DragonFly kernel List (threaded) for 2005-02
Re: rc and smf
:Matthew Dillon wrote:
:> Hmm. Well, I have to say that in my opinion a service failure is a
:> critical bug in the application. I usually go in and fix the application
:Nobody argues this. Again, this is one of the reasons why people
:supervise in the first place. There's nothing stopping you to add
:an alert feature to a supervisor.
:> software rather then write monitoring programs for it (other then to
:> tell me if it has failed). Most service oriented applications fork()
:> on connect (a DNS cache being an exception), and those that have the
:Nothing stops the parent process of your forked children to be killed or
:crashed, obviously for some reasons already discussed.
Be killed ... by what? Crashing ... due to what? The problem here
is that you are just throwing out examples without paying any attention
to the likelihood that the issue might actually occur under normal
(or even exceptional) system operation. It's like you don't trust that
a for(i = 0; i < 10; ++i) loop will actually count properly and you want
to protect against it possibly not counting properly.
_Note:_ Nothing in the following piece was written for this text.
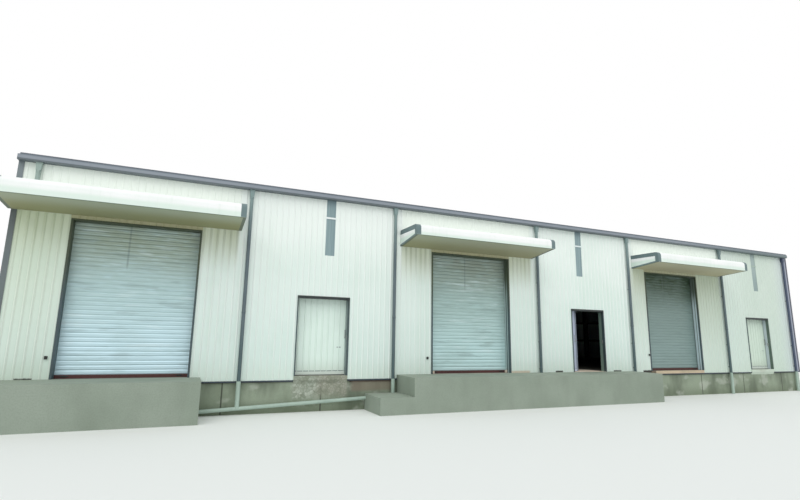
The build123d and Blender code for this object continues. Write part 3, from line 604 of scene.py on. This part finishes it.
class Piece:
    """One mesh in the making, from slabs, rods and screws set where they belong."""

    def __init__(self):
        self.mesh = bmesh.new()

    def slab(self, low, high, edge=0.0):
        """Block between two opposite corners, its edges rounded.

        A rounded one is made in a mesh of its own and then joined: what follows a bevel in the
        same mesh comes out in another order on each run."""
        place = Matrix.Translation((low + high) / 2) @ Matrix.Diagonal((*(high - low), 1))
        if not edge:
            bmesh.ops.create_cube(self.mesh, size=1.0, matrix=place)
            return
        block = bmesh.new()
        bmesh.ops.create_cube(block, size=1.0, matrix=place)
        bmesh.ops.bevel(block, geom=block.edges[:], offset=edge, affect="EDGES", segments=2,
                        profile=0.5, material=-1)
        data = bpy.data.meshes.new("block")
        block.to_mesh(data)
        block.free()
        self.mesh.from_mesh(data)
        bpy.data.meshes.remove(data)

    def rod(self, foot, axis, length, radius, sides):
        """Round bar from foot along axis."""
        turn = Vector((0, 0, 1)).rotation_difference(Vector(axis)).to_matrix().to_4x4()
        place = Matrix.Translation(foot + Vector(axis).normalized() * length / 2) @ turn
        bmesh.ops.create_cone(self.mesh, cap_ends=True, segments=sides, radius1=radius,
                              radius2=radius, depth=length, matrix=place)

    def screw(self, foot, axis):
        """Washer and hexagon head, standing on foot."""
        self.rod(foot, axis, 0.002, 0.009, sides=8)
        self.rod(foot + Vector(axis) * 0.002, axis, 0.004, 0.005, sides=6)

    def mirror_to_back(self):
        """Add the same again on the back wall."""
        middle = WALL_ORIGIN.y + DEPTH / 2
        everything = self.mesh.verts[:] + self.mesh.edges[:] + self.mesh.faces[:]
        copied = bmesh.ops.duplicate(self.mesh, geom=everything)["geom"]
        corners = [v for v in copied if isinstance(v, bmesh.types.BMVert)]
        turn = Matrix.Translation((0, 2 * middle, 0)) @ Matrix.Diagonal((1, -1, 1, 1))
        bmesh.ops.transform(self.mesh, matrix=turn, verts=corners)
        faces = [f for f in copied if isinstance(f, bmesh.types.BMFace)]
        bmesh.ops.reverse_faces(self.mesh, faces=faces)

    def fit(self, name, body, finish, smooth=False):
        """Turn the mesh into an object of the scene that moves with its body."""
        data = bpy.data.meshes.new(name)
        self.mesh.to_mesh(data)
        self.mesh.free()
        for face in data.polygons:
            face.use_smooth = smooth
        data.materials.append(finish)
        made = bpy.data.objects.new(name, data)
        bpy.context.scene.collection.objects.link(made)
        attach(made, body)
        return made


def wall_screws():
    """Screws in the pans at each girt, clear of the openings."""
    piece = Piece()
    openings = [(x, SHUTTER_WIDTH / 2, SHUTTER_HEIGHT) for x in SHUTTERS]
    openings += [(x, DOOR_WIDTH / 2, DOOR_HEIGHT) for x in DOORS]
    for number in range(1, int(LENGTH / PITCH)):
        along = (number + 0.5) * PITCH
        for level in GIRT_LEVELS:
            opened = any(abs(along - x) < half + 0.02 and level < height + 0.02
                         for x, half, height in openings)
            lit = any(abs(along - x) < 0.16 and level > LIGHT_FOOT for x in LIGHTS)
            if not opened and not lit:
                piece.screw(spot(along, 0, level), (0, -1, 0))
            if number % 2 == 0:
                piece.screw(spot(along, DEPTH, level), (0, 1, 0))
    piece.fit("wall_screws", "building", WALL)


def gable_screws():
    """Screws in the pans of both gables, at the same levels."""
    piece = Piece()
    for number in range(1, int(DEPTH / HIDDEN_PITCH)):
        inward = (number + 0.5) * HIDDEN_PITCH
        for level in GIRT_LEVELS:
            piece.screw(spot(0, inward, level), (-1, 0, 0))
            piece.screw(spot(LENGTH, inward, level), (1, 0, 0))
    piece.fit("gable_screws", "building", GABLE)


def drip_edges():
    """Folded strip under the sheets' lower edge, dark as painted shadow, between the docks and
    round the back and ends.
    """
    piece = Piece()
    half = DOOR_WIDTH / 2
    for left, right in ((DOCKS[0][1], DOORS[0] - half), (DOORS[0] + half, STEP_END),
                        (DOCKS[1][1], DOORS[2] - half), (DOORS[2] + half, LENGTH)):
        piece.slab(spot(left, -RIB - 0.006, -0.034), spot(right, 0.03, -0.001), 0.002)
    piece.slab(spot(0, DEPTH - 0.03, -0.034), spot(LENGTH, DEPTH + RIB + 0.006, -0.001), 0.002)
    for left, right in ((-RIB - 0.005, 0.03), (LENGTH - 0.03, LENGTH + RIB + 0.005)):
        piece.slab(spot(left, 0.03, -0.034), spot(right, DEPTH - 0.03, -0.001), 0.002)
    piece.fit("drip_edges", "building", DRIP_AND_SHADE)


def sill_fillets():
    """Mortar under the end doors' sills, sloping back to the plinth."""
    piece = Piece()
    for middle in (DOORS[0], DOORS[2]):
        piece.slab(spot(middle - DOOR_WIDTH / 2, -RIB + 0.0005, -0.09),
                   spot(middle + DOOR_WIDTH / 2, 0.0295, -0.0005))
        for vertex in piece.mesh.verts[-8:]:
            if vertex.co.z < WALL_ORIGIN.z - 0.05 and vertex.co.y < WALL_ORIGIN.y:
                vertex.co.y = WALL_ORIGIN.y + 0.028
    piece.fit("sill_fillets", "building", SILL)


def light_bands():
    """Flat bar over each wall light, level with the girt behind it, and a strip down each edge."""
    for side, along, finish in zip(SIDES, LIGHTS, STRIP_BANDS):
        piece = Piece()
        piece.slab(spot(along - 0.155, -RIB - 0.0045, 4.25),
                   spot(along + 0.155, -RIB - 0.0005, 4.3), 0.001)
        for edge in (-0.131, 0.129):
            piece.slab(spot(along + edge, -0.001, LIGHT_FOOT),
                       spot(along + edge + 0.002, 0.0, EAVES))
        piece.fit(side + "_light_band", "building", finish)


def pipe_collars():
    """Sockets where the downpipe lengths join; the short first pipe has only the upper one."""
    piece = Piece()
    for number, along in enumerate(PIPES):
        for up in COLLAR_LEVELS:
            if number or up == COLLAR_LEVELS[0]:
                piece.rod(spot(along, PIPE_Y, up), (0, 0, 1), 0.05, PIPE_RADIUS + 0.0035, sides=28)
    piece.fit("pipe_collars", "building", PIPE, True)


def gutter_straps():
    """Flat straps across the gutters, front and back."""
    piece = Piece()
    for number in range(STRAPS):
        along = 0.2 + number * STRAP_STEP
        piece.slab(spot(along, -RIB - 0.148, EAVES + 0.106),
                   spot(along + 0.025, -RIB - 0.096, EAVES + 0.109))
    piece.mirror_to_back()
    piece.fit("gutter_straps", "building", GUTTER)


def shutter_locks():
    """Slide bolts on the bottom rails, and the small box beside each shutter."""
    piece = Piece()
    for middle, (box, up) in zip(SHUTTERS, SHUTTER_BOXES):
        for side in (-1, 1):
            x = middle + side * (SHUTTER_WIDTH / 2 - 0.22)
            piece.slab(spot(x - 0.05, 0.2, 0.125), spot(x + 0.05, 0.212, 0.158), 0.003)
            piece.rod(spot(x - 0.09 * side, 0.206, 0.141), (side, 0, 0), 0.18, 0.007, sides=10)
        piece.slab(spot(box - 0.03, -RIB - 0.025, up - 0.035),
                   spot(box + 0.03, -RIB, up + 0.035), 0.005)
        piece.rod(spot(box, -RIB - 0.038, up), (0, 1, 0), 0.014, 0.013, sides=14)
    piece.fit("shutter_locks", "building", DARK)


def rail_stops():
    """Pale stops on the sill, in front of both ends of the middle shutter's bottom rail."""
    piece = Piece()
    for x in (SHUTTERS[1] - SHUTTER_WIDTH / 2 + 0.15, SHUTTERS[1] + SHUTTER_WIDTH / 2 - 0.07):
        piece.slab(spot(x - 0.035, 0.14, FLOOR + 0.0005), spot(x + 0.035, 0.19, RAIL_TOP), 0.004)
    piece.fit("rail_stops", "building", STOP)


def door_details(number, name, body):
    """Bottom rail and stiles of a sliding leaf, with the line over its rail and its hasp."""
    low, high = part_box(name + "_door_leaf")
    rails = Piece()
    face = low.y - 0.0004
    back = low.y + 0.0098
    for x0, x1, z0, z1 in ((low.x, high.x, low.z, low.z + 0.085),
                           (low.x, low.x + LEAF_OVERLAP, low.z + 0.086, high.z),
                           (high.x - LEAF_OVERLAP, high.x, low.z + 0.086, high.z)):
        rails.slab(Vector((x0, face, z0)), Vector((x1, back, z1)), 0.0008)
    rails.fit(name + "_door_edges", body, LEAF_EDGE[number])
    line = Piece()
    line.slab(Vector((low.x + LEAF_OVERLAP, face + 0.001, low.z + 0.0855)),
              Vector((high.x - LEAF_OVERLAP, back, low.z + 0.1)))
    line.slab(Vector((high.x - 0.3, face + 0.002, low.z + 0.7)),
              Vector((high.x - 0.19, back, low.z + 0.715)), 0.001)
    line.fit(name + "_door_lines", body, PIPE)


def door_keepers():
    """Catch on the right jamb of each doorway."""
    piece = Piece()
    for middle in DOORS:
        x = middle + DOOR_WIDTH / 2 - 0.03
        piece.slab(spot(x - 0.012, 0.06, 1.02), spot(x, 0.11, 1.14), 0.002)
    piece.fit("door_keepers", "building", ZINC)


wall_screws()
gable_screws()
drip_edges()
sill_fillets()
light_bands()
pipe_collars()
gutter_straps()
shutter_locks()
rail_stops()
for number, side in enumerate(SIDES):
    door_details(number, side, side + "_door")
door_keepers()


def photographer():
    """Camera low in front of the left half, turned to the right and slightly up."""
    yaw, pitch, roll = (math.radians(angle) for angle in (23.01, 10.46, 0.92))
    ahead = Vector((math.sin(yaw) * math.cos(pitch), math.cos(yaw) * math.cos(pitch),
                    math.sin(pitch)))
    level = Vector((math.cos(yaw), -math.sin(yaw), 0))
    upright = level.cross(ahead)
    right = math.cos(roll) * level + math.sin(roll) * upright
    top = math.cos(roll) * upright - math.sin(roll) * level
    data = bpy.data.cameras.new("camera")
    data.sensor_width = 36
    data.lens = 21.77
    data.clip_end = 400
    camera = bpy.data.objects.new("camera", data)
    turn = Matrix((right, top, -ahead)).transposed().to_4x4()
    eye = spot(3.755, -12.595, 1.051)
    camera.matrix_world = Matrix.Translation(eye) @ turn
    bpy.context.scene.collection.objects.link(camera)
    bpy.context.scene.camera = camera


def seen_directly(tree):
    """1 for rays from the camera, off a gloss or through glass."""
    path = tree.nodes.new("ShaderNodeLightPath")
    total = None
    for name in ("Is Camera Ray", "Is Glossy Ray", "Is Transmission Ray"):
        if total is None:
            total = path.outputs[name]
            continue
        add = tree.nodes.new("ShaderNodeMath")
        add.operation = "ADD"
        add.use_clamp = True
        tree.links.new(total, add.inputs[0])
        tree.links.new(path.outputs[name], add.inputs[1])
        total = add.outputs[0]
    return total


def studio():
    """Pale floor, white surround and soft light from above and in front."""
    mesh = bmesh.new()
    bmesh.ops.create_grid(mesh, x_segments=1, y_segments=1, size=150)
    data = bpy.data.meshes.new("floor")
    mesh.to_mesh(data)
    mesh.free()
    floor = bpy.data.objects.new("floor", data)
    bpy.context.scene.collection.objects.link(floor)
    pale = Finish("pale_floor")
    data.materials.append(pale.lay(Base_Color=(0.86, 0.88, 0.86, 1), Roughness=0.9))

    world = bpy.data.worlds.new("surround")
    world.use_nodes = True
    bpy.context.scene.world = world
    tree = world.node_tree
    ambient = tree.nodes["Background"]
    ambient.inputs["Color"].default_value = (0.95, 0.98, 1.0, 1)
    ambient.inputs["Strength"].default_value = 0.72
    white = tree.nodes.new("ShaderNodeBackground")
    white.inputs["Color"].default_value = (1, 1, 1, 1)
    white.inputs["Strength"].default_value = 1.0
    blend = tree.nodes.new("ShaderNodeMixShader")
    tree.links.new(seen_directly(tree), blend.inputs[0])
    tree.links.new(ambient.outputs[0], blend.inputs[1])
    tree.links.new(white.outputs[0], blend.inputs[2])
    tree.links.new(blend.outputs[0], tree.nodes["World Output"].inputs[0])

    sky = bpy.data.lights.new("soft_sky", "SUN")
    sky.energy = 1.1
    sky.angle = math.radians(60)
    sky.color = (1.0, 0.99, 0.96)
    lamp = bpy.data.objects.new("soft_sky", sky)
    lamp.rotation_euler = Vector((-0.35, -0.75, 1.0)).to_track_quat("Z", "Y").to_euler()
    bpy.context.scene.collection.objects.link(lamp)


photographer()
studio()
bpy.context.scene.view_settings.view_transform = "Standard"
You are saying "what if" instead of "how often". Just because something
might POTENTIALLY happen doesn't mean that it WILL happen or that it will
happen often enough to warrent protection or that it will EVER happen
in the particular environment you are trying to protect. People get hit
by lightning all the time but that doesn't mean we wear a faraday cage
jacket every time we go outside! Hard drives fail all the time, but
most consumer systems still ship with just one. And, frankly, it's far
more likely that your RAID storage system will fail then many of the
things you are pulling out as examples.
I don't bother putting a crash monitor on sendmail and apache because,
well, sendmail hasn't actually crashed on me for at least 20 years,
and apache hasn't crashed on me since I used it. Slow down, yes.
Get behind on the queues, yes. Have a CGI/backend database failure,
absolutely. But the primary connection accepting server actually
crash? Hasn't happened.
If I want my apache server to be robust I write a monitoring program
that runs on an entirely DIFFERENT machine, and doesn't just test
whether the connection works, but actually goes in and issues a real
query that exercises the most complex CGI/database path I can find,
and screams bloody hell if that fails.
Dan, we could argue what-if's all day long, because there are an
infinite number of what-if scenarios. It's like pulling a rabbit out
of your hat. The problem is that just throwing out these scenarios
doesn't actually help anyone running a REAL production server. You
are trying to solve problems that you don't have rather then trying
to solve the problems that you do have. That's the real issue here.
Now, a lot of people on these lists, including me, have tried to explain
this to you, but you aren't seeming to get it. You are still focusing
on what-if scenarios that might occur once a decade or not at all instead
of solving the REAL problem facing you, which in the case of that
mail proxy service is simply configuring the program to limit the
number of simultanous connections it can handle. And if it doesn't
have such a configuration option, then it's broken and you should either
fix it or replace it with something better. It's that simple. You
don't need overcommit, you don't necessarily need service monitoring.
If the program is otherwise reliable you just need a simple